Vascular origin of migraine pain?

rCBF is largely normal during MO attacks and arterial dilatation is absent outside of the brain and small in the brain. There is good reason to ask the question: Is migraine pain vascular? The answer is still yes for several reasons [3]. The pain often pulsates, and this is worse after physical activity. That is why patients prefer to lie still. GWAS studies have shown 123 variants significantly associated with migraine and they are preferentially expressed in vascular smooth muscle [41]. Headache is a cardinal symptom of a range of vascular brain diseases. Finally, migraine may be induced by several substances and every single one is a vasodilator [42]. In contrast vasoconstrictors like noradrenaline, endothelin, and prostaglandin F2alpha cause no headache at all [43]. The small size of dilatation of arteries during migraine attack is clearly not enough to cause migraine pain by simple stretch of nociceptors. That is why it must be combined with sensitization of afferent nerve fibers. CGRP liberation may do this but seems unlikely to do it alone. Stretch sensitive receptors such as Piezo1 and 2 and TRPM8 may be involved [44]. Probably a whole cascade of biochemical events around cephalic (cerebral and extracerebral) arteries is needed.

Future possibilities

It is obvious from reading this review that discoveries of rCBF changes during migraine and of arterial reactions has been driven to a large extent by developments in measurement techniques. When better methods for measurement became available, they usually resulted in major steps forward in our understanding. This makes it difficult to predict the future. Therefore, we focus here on some problems that need to be solved and then hope that the technological development will make this possible.

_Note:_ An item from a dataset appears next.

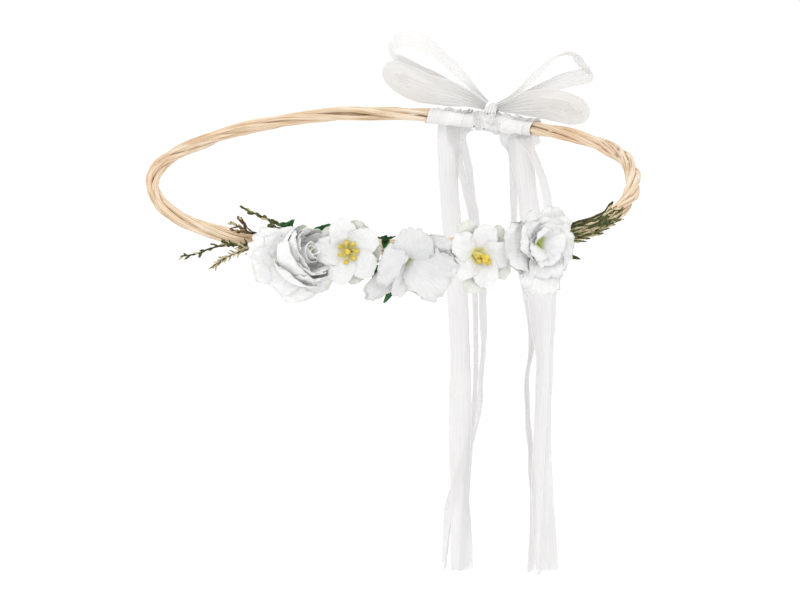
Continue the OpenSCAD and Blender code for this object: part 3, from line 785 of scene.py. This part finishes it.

Much of the future progress will not be from the study of spontaneous migraine attacks. It is too difficult to get patients to the hospital, have advanced equipment ready and not taken by another patient. Therefore, attacks must be provoked just like they were by arteriography when that examination was clinically necessary. We know today multiple substances that can induce MO [45]. Such provoked attacks have already been studied but much more needs to be done.

We must be getting close to a final verdict about the migraine aura. Is it or is it not caused by CSD? Years ago, we thought that magnetoencephalography could prove this but it has not happened. Can modern EEG with hundreds of electrodes and advanced IT programs do it? One apparently unsurmountable problem has been the lack of a reliable method for aura provocation. It now seems that some of the MO inducing substances also induce MA in a fraction of patients [46]. That makes study more feasible.

Are we sure that there is no CSD in MO? The French study [29] could suggest that it may be involved but nobody else have seen such flow changes and the results need confirmation.

Modern MR techniques and metabolic and receptor ligand PET offer almost unlimited possibilities for a better understanding of migraine and many studies have already been done. But they are not reviewed in the present paper.